16. The machining segment as claimed in claim 13, wherein the projection is disposed in a front-side region of the at least one of the plurality of machining regions as viewed in the direction of rotation of the machining tool.

17. The machining segment as claimed in claim 16, wherein the projection disposed in the front-side region of the at least one of the plurality of machining regions differs from a rear-side region of the at least one of the plurality of machining regions as viewed in the direction of rotation of the machining tool.

18. The machining segment as claimed in claim 17, wherein a rear-side projection of the at least one of the plurality of machining regions in the rear-side region is less than 400 μm.

19. The machining segment as claimed in claim 13, wherein a plurality of second hard material particles are disposed in the matrix material and wherein an average particle diameter of the plurality of second hard material particles is less than an average particle diameter of the plurality of first hard material particles.

20. A machining tool, comprising:

a basic body; and

the machining segment as claimed in claim 13, wherein the machining segment is connected to the basic body by the underside of the machining segment.
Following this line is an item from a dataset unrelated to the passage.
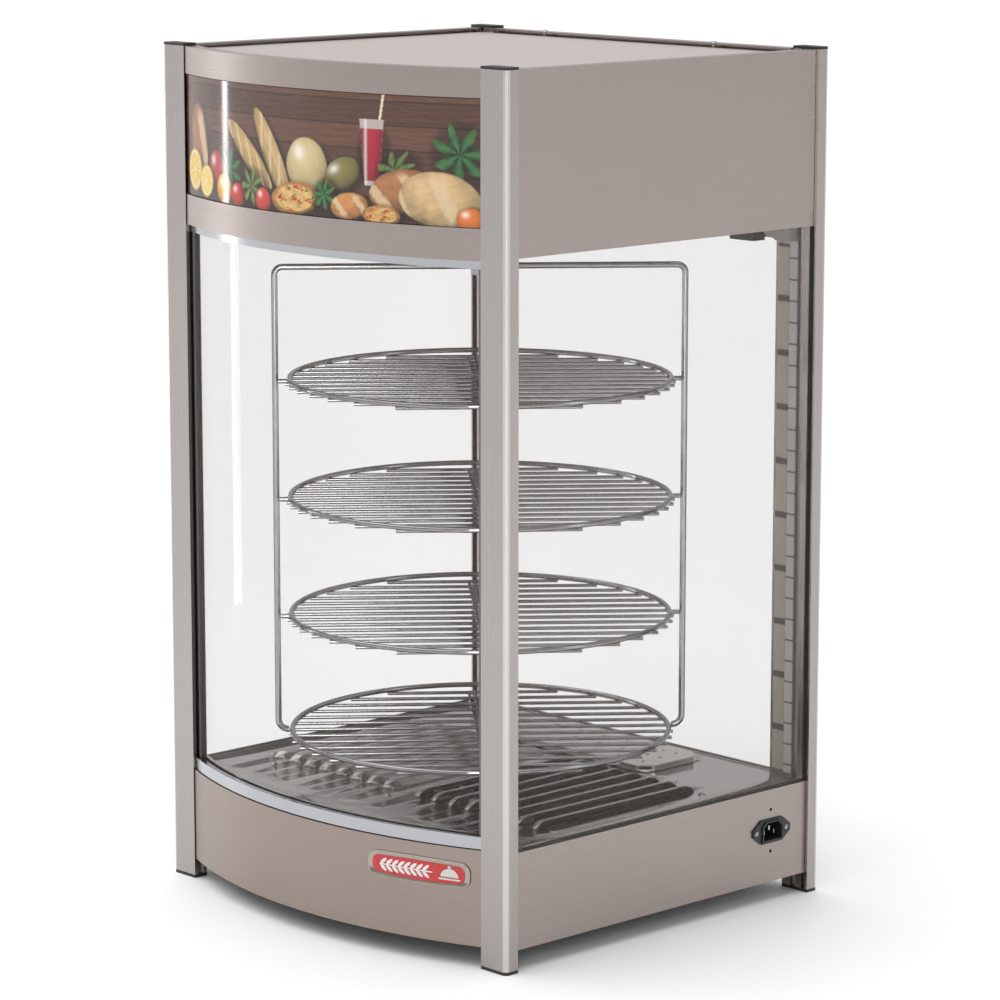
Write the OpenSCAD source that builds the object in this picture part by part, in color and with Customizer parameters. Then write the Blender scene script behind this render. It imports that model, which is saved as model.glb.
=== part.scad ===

21. The machining tool as claimed in claim 20 further comprising a plurality of machining segments as claimed in claim 13, wherein the machining tool is a core drill bit and wherein the basic body is a tubular basic body.

22. The machining tool as claimed in claim 20, wherein the machining tool is a core drill bit, wherein the basic body is a tubular basic body, and wherein the machining segment is an annular machining segment.

23. The machining tool as claimed in claim 20 further comprising a plurality of machining segments as claimed in claim 13, wherein the machining tool is an annular or disk-shaped saw blade and wherein the basic body is an annular or disk-shaped basic body.

24. The machining tool as claimed in claim 20 further comprising a plurality of machining segments as claimed in claim 13, wherein the machining tool is an abrasive disk.